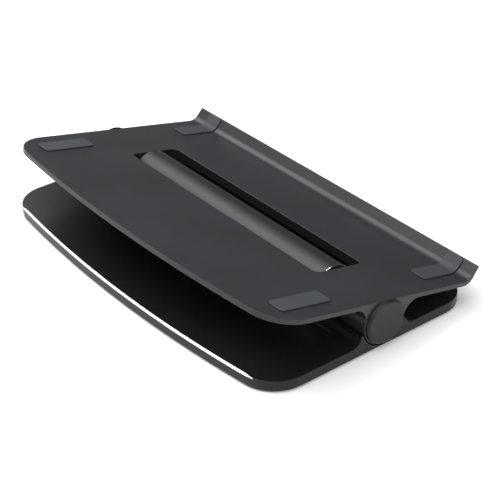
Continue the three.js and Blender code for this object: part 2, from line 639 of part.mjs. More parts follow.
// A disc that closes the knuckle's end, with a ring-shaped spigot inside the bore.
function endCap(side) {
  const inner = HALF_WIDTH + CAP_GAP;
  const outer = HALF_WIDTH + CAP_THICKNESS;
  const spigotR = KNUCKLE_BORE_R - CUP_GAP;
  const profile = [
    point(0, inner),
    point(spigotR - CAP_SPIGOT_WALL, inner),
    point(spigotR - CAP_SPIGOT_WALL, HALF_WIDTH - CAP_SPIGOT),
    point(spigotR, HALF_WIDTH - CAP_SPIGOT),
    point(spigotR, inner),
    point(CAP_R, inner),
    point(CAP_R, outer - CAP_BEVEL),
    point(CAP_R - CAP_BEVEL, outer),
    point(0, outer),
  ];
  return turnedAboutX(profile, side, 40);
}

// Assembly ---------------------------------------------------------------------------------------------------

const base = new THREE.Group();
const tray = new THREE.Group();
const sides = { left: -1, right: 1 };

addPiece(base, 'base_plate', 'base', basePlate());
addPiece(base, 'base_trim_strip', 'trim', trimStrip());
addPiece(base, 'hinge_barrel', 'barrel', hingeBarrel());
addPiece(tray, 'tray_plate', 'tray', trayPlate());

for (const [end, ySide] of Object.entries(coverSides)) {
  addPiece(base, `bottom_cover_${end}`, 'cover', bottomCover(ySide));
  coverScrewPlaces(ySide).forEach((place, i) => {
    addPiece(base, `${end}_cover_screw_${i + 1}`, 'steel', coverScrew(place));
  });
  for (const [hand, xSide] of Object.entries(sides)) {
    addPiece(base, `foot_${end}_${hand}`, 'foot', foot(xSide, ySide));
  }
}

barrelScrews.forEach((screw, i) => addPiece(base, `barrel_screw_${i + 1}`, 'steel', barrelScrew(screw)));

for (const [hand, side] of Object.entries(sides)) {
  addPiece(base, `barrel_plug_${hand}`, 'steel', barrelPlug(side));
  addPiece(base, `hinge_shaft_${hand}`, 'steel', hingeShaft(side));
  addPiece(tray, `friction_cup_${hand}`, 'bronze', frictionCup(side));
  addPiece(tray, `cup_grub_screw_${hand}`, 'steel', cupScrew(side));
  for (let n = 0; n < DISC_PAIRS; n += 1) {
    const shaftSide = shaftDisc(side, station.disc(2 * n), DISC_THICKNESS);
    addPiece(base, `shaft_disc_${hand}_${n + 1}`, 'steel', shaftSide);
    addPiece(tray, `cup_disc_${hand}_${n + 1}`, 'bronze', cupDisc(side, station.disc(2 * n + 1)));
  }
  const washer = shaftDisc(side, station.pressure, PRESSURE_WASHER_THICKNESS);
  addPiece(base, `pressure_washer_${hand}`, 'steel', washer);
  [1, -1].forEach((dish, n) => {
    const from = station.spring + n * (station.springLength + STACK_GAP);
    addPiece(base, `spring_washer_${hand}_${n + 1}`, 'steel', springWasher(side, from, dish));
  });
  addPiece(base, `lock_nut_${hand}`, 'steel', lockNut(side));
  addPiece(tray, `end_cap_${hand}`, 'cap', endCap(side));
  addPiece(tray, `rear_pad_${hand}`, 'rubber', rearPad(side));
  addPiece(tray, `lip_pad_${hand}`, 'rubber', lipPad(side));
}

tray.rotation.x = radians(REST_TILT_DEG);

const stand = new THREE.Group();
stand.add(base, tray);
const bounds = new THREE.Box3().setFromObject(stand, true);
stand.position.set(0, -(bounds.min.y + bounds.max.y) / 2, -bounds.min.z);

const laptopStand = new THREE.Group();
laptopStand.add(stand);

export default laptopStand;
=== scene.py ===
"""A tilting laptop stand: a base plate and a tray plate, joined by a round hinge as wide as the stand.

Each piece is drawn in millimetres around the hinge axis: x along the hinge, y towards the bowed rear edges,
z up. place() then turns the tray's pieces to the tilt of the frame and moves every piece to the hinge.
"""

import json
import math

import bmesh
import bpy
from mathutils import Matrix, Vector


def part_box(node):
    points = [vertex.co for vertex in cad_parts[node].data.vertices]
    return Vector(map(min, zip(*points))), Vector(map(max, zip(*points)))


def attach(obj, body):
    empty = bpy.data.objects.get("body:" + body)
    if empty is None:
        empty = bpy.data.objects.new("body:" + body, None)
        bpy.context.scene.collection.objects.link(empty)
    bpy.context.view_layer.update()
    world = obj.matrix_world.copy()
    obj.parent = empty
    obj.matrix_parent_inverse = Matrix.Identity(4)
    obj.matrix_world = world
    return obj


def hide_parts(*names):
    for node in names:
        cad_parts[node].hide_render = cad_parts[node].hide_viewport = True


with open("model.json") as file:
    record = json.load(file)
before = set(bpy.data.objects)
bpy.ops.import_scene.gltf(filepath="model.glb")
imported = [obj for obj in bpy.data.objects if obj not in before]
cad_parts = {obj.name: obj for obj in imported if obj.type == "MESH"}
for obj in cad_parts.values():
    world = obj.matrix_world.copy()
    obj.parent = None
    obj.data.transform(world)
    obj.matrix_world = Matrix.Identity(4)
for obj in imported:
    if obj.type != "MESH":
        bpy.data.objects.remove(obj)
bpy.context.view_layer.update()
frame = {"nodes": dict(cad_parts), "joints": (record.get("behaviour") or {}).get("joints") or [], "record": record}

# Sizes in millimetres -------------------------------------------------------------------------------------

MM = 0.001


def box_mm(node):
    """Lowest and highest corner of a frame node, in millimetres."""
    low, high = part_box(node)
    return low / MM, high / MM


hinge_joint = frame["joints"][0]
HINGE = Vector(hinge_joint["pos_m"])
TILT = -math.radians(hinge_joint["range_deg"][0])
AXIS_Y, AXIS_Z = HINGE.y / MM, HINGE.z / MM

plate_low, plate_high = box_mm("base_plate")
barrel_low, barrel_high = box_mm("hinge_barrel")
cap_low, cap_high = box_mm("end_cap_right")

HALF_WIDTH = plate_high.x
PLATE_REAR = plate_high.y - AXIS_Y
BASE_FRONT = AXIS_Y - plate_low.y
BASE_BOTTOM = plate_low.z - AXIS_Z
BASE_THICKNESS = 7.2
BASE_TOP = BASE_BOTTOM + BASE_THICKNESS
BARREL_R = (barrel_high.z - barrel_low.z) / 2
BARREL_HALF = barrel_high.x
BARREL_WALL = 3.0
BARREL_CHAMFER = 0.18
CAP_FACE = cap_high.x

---

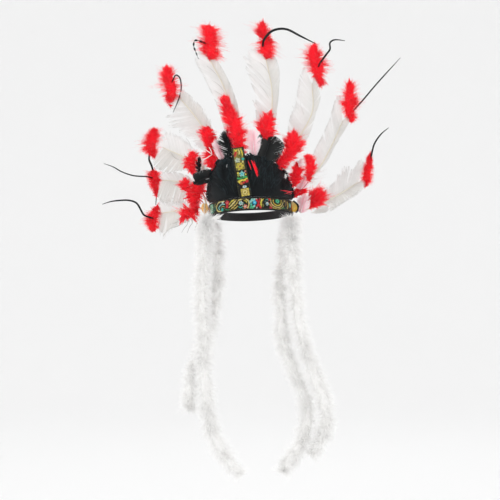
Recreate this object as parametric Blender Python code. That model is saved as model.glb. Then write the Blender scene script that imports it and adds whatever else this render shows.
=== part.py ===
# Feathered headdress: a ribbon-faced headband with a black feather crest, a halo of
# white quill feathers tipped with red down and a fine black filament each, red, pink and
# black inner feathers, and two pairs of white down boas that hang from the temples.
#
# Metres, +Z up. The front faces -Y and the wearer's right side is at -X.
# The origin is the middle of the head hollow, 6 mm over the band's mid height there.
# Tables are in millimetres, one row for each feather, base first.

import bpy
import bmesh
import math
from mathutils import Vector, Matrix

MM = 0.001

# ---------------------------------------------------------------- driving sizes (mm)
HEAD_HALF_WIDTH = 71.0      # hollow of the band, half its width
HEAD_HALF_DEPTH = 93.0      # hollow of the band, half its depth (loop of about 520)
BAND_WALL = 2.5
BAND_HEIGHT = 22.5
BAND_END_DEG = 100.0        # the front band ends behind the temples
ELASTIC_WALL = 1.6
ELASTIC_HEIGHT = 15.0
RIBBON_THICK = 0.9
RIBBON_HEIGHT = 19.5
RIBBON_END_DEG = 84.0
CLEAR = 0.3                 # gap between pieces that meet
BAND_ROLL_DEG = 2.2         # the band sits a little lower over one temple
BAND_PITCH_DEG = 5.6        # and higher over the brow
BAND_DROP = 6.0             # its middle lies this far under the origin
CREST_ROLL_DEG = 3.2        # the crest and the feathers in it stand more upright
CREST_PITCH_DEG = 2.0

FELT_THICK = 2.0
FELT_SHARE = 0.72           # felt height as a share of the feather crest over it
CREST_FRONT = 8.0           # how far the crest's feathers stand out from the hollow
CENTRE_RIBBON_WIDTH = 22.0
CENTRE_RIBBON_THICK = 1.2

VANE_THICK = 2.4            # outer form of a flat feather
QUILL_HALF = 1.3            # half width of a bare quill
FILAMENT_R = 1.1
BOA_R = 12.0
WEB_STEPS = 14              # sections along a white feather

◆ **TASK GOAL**
Your task is to print the lines from the one containing "Continue the three.js" through the one containing "barrelScrews.forEach((screw, i) =>", exactly and with nothing added.

◆ **SOLUTION FOR THIS EXERCISE**
Continue the three.js and Blender code for this object: part 2, from line 639 of part.mjs. More parts follow.
// A disc that closes the knuckle's end, with a ring-shaped spigot inside the bore.
function endCap(side) {
  const inner = HALF_WIDTH + CAP_GAP;
  const outer = HALF_WIDTH + CAP_THICKNESS;
  const spigotR = KNUCKLE_BORE_R - CUP_GAP;
  const profile = [
    point(0, inner),
    point(spigotR - CAP_SPIGOT_WALL, inner),
    point(spigotR - CAP_SPIGOT_WALL, HALF_WIDTH - CAP_SPIGOT),
    point(spigotR, HALF_WIDTH - CAP_SPIGOT),
    point(spigotR, inner),
    point(CAP_R, inner),
    point(CAP_R, outer - CAP_BEVEL),
    point(CAP_R - CAP_BEVEL, outer),
    point(0, outer),
  ];
  return turnedAboutX(profile, side, 40);
}

// Assembly ---------------------------------------------------------------------------------------------------

const base = new THREE.Group();
const tray = new THREE.Group();
const sides = { left: -1, right: 1 };

addPiece(base, 'base_plate', 'base', basePlate());
addPiece(base, 'base_trim_strip', 'trim', trimStrip());
addPiece(base, 'hinge_barrel', 'barrel', hingeBarrel());
addPiece(tray, 'tray_plate', 'tray', trayPlate());

for (const [end, ySide] of Object.entries(coverSides)) {
  addPiece(base, `bottom_cover_${end}`, 'cover', bottomCover(ySide));
  coverScrewPlaces(ySide).forEach((place, i) => {
    addPiece(base, `${end}_cover_screw_${i + 1}`, 'steel', coverScrew(place));
  });
  for (const [hand, xSide] of Object.entries(sides)) {
    addPiece(base, `foot_${end}_${hand}`, 'foot', foot(xSide, ySide));
  }
}

barrelScrews.forEach((screw, i) => addPiece(base, `barrel_screw_${i + 1}`, 'steel', barrelScrew(screw)));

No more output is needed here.